To address theses concerns, the FHWA has included a statement that a certain class of device (wood/metal barricades, for example) could be moved into Category 1 once sufficient testing is done to determine that the class of device is crashworthy.

Potentially hazardous devices that cause significant vehicle velocity change. Hardware expected to cause significant velocity changes to impacting vehicles must be tested to the full requirements of Report 350. Barriers, fixed sign supports, crash cushions, and other work-zone devices not meeting the definitions of the first two categories are included here.

Individual letters of acceptance will be issued by FHWA for crashworthy devices in this category.

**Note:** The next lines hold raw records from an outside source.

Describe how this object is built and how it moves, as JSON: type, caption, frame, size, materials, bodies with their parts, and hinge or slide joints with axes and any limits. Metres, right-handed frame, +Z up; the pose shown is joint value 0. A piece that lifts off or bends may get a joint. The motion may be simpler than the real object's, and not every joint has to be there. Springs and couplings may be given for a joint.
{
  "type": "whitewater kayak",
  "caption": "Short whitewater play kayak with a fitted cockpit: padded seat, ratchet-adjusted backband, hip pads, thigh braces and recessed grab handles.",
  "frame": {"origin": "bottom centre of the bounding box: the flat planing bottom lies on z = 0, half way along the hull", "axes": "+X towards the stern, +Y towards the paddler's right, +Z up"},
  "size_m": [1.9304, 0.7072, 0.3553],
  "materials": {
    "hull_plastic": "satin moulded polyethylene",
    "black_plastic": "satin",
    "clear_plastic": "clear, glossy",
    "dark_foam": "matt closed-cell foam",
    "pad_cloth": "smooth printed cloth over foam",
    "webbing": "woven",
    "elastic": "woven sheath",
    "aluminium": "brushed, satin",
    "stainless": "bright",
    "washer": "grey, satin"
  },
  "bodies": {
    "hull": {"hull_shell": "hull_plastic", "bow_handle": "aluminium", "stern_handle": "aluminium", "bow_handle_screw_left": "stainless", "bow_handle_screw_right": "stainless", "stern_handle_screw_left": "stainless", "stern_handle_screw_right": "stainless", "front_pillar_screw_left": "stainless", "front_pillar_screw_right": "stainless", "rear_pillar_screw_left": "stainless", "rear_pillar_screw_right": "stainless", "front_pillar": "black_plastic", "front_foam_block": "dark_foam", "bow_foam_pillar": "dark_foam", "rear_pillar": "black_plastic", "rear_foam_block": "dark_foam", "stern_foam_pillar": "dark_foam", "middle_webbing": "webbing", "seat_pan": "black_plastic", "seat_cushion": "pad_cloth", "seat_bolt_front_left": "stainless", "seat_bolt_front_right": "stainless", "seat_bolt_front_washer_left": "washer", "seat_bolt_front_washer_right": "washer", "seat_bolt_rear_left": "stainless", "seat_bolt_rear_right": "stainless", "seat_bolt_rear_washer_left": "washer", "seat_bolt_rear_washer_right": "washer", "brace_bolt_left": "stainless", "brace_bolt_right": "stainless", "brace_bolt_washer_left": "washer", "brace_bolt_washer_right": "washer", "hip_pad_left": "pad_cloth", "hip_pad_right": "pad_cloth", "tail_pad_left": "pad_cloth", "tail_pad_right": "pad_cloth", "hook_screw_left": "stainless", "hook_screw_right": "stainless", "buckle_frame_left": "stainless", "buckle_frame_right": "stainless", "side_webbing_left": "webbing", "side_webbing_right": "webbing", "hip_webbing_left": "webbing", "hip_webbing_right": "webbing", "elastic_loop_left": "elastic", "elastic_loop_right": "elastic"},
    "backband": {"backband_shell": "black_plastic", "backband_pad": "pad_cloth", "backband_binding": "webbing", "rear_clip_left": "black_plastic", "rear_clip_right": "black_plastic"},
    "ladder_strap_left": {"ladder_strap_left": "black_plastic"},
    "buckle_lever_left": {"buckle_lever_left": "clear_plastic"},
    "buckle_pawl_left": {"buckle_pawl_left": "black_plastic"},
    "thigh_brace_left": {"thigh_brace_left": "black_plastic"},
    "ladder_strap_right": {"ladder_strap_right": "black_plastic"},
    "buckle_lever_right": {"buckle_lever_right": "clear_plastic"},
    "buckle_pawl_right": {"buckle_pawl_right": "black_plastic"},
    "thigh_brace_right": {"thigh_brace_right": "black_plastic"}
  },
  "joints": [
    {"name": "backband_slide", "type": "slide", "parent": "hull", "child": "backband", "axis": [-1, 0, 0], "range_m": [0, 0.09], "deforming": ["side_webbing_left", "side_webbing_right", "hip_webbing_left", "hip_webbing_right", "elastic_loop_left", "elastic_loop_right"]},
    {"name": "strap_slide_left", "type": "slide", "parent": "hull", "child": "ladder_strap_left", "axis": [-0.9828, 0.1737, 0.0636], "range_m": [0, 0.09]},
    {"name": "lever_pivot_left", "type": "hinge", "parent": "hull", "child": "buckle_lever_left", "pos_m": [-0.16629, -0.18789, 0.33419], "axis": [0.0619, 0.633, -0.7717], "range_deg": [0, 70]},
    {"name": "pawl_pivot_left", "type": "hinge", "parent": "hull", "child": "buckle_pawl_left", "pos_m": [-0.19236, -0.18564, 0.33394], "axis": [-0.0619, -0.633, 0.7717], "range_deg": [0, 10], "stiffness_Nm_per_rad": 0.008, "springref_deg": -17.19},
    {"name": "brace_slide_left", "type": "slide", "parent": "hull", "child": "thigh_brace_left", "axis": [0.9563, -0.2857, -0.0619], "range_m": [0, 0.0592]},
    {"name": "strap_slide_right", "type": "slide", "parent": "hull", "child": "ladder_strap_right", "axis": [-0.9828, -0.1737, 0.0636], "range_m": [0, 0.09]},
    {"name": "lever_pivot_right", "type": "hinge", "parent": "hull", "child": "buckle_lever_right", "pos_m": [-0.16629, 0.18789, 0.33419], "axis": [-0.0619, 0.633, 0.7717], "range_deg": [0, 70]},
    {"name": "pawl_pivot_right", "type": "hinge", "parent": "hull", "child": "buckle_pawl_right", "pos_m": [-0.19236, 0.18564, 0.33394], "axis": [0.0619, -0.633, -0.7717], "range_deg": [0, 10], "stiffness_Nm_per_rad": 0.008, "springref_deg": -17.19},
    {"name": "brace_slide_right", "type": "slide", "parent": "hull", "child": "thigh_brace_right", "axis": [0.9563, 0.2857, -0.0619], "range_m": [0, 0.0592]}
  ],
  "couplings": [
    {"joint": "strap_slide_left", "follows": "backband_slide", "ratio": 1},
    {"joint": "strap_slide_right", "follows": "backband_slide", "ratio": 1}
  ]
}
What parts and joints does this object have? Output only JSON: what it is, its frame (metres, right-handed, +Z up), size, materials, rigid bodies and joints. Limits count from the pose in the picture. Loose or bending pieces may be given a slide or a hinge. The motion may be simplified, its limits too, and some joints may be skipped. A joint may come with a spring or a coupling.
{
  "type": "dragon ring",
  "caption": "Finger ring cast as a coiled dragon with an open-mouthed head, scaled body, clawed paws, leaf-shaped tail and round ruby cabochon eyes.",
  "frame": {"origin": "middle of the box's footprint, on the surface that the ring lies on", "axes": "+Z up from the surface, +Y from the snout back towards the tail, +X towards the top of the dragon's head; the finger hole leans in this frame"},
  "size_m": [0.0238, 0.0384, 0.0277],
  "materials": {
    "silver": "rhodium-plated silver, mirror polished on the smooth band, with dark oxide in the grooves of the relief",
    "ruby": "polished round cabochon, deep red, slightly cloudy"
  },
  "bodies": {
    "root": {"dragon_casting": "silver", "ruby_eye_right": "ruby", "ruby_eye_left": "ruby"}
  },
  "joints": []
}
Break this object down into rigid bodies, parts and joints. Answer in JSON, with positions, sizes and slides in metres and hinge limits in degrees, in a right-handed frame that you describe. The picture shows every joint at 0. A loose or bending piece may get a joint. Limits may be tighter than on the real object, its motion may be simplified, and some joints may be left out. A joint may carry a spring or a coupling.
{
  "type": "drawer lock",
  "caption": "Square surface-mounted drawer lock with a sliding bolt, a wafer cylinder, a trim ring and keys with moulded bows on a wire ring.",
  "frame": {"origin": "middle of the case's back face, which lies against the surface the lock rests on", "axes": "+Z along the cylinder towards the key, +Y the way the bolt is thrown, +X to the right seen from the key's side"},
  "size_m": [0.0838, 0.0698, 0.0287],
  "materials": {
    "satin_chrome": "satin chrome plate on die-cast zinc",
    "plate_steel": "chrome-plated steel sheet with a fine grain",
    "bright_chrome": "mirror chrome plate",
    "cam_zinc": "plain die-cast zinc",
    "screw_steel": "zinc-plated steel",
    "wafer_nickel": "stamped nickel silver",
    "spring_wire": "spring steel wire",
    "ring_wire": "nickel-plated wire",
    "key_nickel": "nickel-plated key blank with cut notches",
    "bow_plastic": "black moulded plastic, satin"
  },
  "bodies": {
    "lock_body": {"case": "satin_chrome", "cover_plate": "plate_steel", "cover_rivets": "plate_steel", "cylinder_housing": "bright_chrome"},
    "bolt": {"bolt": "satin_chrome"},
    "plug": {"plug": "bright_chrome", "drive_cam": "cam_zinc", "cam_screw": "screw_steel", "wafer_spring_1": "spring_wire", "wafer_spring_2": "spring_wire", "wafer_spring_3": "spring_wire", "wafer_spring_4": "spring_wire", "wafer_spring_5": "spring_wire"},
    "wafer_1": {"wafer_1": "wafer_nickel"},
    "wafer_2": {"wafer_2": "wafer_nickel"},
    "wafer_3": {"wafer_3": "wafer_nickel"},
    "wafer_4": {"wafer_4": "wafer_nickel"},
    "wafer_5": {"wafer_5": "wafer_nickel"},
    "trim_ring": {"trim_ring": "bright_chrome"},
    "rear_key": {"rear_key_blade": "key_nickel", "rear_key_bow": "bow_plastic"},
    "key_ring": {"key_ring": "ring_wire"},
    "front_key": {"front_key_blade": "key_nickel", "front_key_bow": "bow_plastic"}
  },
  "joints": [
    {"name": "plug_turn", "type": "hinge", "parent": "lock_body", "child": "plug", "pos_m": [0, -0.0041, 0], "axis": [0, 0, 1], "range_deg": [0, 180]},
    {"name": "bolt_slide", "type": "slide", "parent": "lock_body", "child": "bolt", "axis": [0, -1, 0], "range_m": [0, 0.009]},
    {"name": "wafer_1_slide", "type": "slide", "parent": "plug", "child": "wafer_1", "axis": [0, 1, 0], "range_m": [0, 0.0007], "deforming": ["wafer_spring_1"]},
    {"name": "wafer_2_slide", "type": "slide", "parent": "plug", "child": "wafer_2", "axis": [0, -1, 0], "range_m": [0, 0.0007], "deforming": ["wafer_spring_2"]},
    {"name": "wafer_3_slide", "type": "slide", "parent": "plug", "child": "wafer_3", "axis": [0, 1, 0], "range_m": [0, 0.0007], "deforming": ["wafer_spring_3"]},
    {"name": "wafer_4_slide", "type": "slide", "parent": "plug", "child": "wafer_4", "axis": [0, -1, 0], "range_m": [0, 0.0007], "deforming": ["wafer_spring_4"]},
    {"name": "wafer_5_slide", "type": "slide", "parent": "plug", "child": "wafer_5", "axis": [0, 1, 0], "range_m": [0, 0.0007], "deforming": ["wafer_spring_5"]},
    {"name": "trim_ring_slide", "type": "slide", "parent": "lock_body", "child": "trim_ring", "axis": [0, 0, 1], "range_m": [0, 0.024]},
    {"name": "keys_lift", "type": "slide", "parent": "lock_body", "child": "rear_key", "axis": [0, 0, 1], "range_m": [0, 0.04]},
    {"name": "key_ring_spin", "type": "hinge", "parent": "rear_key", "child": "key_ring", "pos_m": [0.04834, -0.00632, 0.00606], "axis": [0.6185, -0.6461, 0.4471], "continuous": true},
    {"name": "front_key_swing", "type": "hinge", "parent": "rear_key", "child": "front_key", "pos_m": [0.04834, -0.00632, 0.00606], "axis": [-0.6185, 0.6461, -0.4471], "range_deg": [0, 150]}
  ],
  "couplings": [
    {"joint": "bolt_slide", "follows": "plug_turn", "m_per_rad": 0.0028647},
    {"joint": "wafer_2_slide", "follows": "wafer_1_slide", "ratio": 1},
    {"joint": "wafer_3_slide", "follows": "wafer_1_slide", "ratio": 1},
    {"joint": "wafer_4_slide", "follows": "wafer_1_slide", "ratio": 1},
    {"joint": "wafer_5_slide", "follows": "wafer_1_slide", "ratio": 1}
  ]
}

Trailer-mounted attenuators. There are several work-zone devices that significantly increase the safety of traffic operations, but could cause great harm during an impact. These devices, usually trailer-mounted, include area lighting supports, flashing arrow panels, temporary traffic signals, and changeable message signs.

Even though accident experience to date show, that crashes with these devices are rare, FHWA believes they should be made crashworthy. Devices in this category should meet the recommended acceptance guidelines in Report 350 if they are to be used, unshielded, in the clear zone on the NHS. "However, we recognize the fact that current designs would most likely not meet Report 350's requirements for crashworthiness," said Artimovich. "And because we believe the current designs of these devices provide a net benefit to motorists, we have extended the compliance deadline to 2002 to give manufacturers time to develop crashworthy features."

A work zone's changing face

Depending on the outcome of crash testing for various devices, America's work zones could look very different in the near future. Devices the industry currently takes for granted could become obsolete, with new devices developed to meet the FHWA requirements.

"Imagine what will happen if traditional wood and metal barricades don't pass the test," said Ross. "Or if drums without lights were acceptable but drums with lights weren't. This ruling has the potential to significantly change the way we address work-zone traffic control."